With this second outing for assassin Black Kaiser it occurs to ask why the series is called Polar. Is it due to the lead character’s ice cold personality, or perhaps down to the fact that he’s old enough to have operated during the 20th century Cold War? There’s no answer here, or indeed in any subsequent outing.

Came in From the Cold showed how Black Kaiser’s retirement was interrupted by a team of killers. He dealt with them and traced their orders back to a company he’s once worked for attempting to clean up by removing all traces of having hired killers. It didn’t work, and he was last seen heading somewhere remote.

A shortcoming of the previous outing was the lack of plot, but Santos goes some way to rectifying that with an opening featuring captions pondering what separates humans from animals while showing Black Kaiser rescuing a woman believed to have been killed, and coaxing her back to life. The cost is that like him, she now requires an eyepatch. As she recovers he passes on his skills, then releases her back into the world with some of his secrets and the training to do what she will with.

What she does is take revenge, which is predictable enough, the entirety of it drawn every bit as stylishly as before, with a balletic fine art composition applied to the action and the now familiar black and white contrasts. As before, page after page is stunning.
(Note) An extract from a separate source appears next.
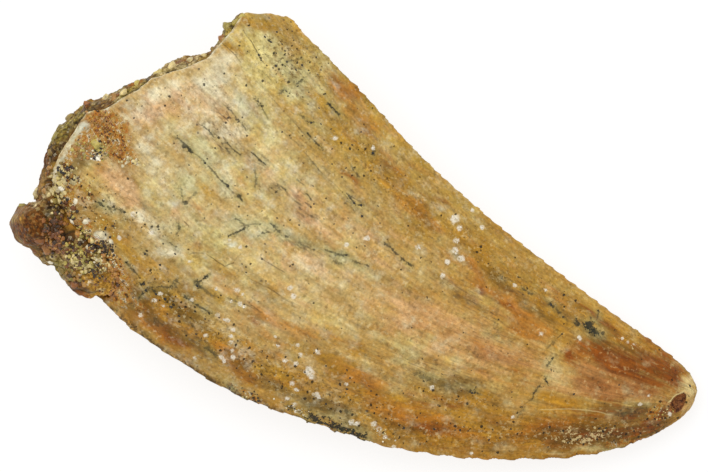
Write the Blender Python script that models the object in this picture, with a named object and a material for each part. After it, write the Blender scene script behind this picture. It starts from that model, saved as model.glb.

At the halfway stage there’s an abrupt switch of focus, first to two corrupt cops, then to the mysterious woman’s past, a sequence Santos presents in timeless orange linework on white, which has a real novelty. It brings home what an influence Frank Miller’s Sin City is on Polar. Miller’s art is chunkier and not as technically polished, but the whole effect is very similar.

As before, the hardcover includes a bonus strip, two in fact. Turning the page to ‘All For One’ and the sudden flash of flat primary colours blue, red and yellow is as much a shock as any of the inventive violence in the title story. This is set in 1974, restores Black Kaiser as lead character, and cleverly in passing provides the origin of the troublesome Damocles Group from the previous book. It also reveals Black Kaiser as German, but raised in Soviet territory. It’s a smart spy thriller, and ‘Cop’ is much slimmer, taking a brief look at a supporting character from the main story.

Santos has been artistically flawless from the start, but Eye for an Eye steps up the writing, which makes for a far more satisfying experience. Next is No Mercy for Sister Maria.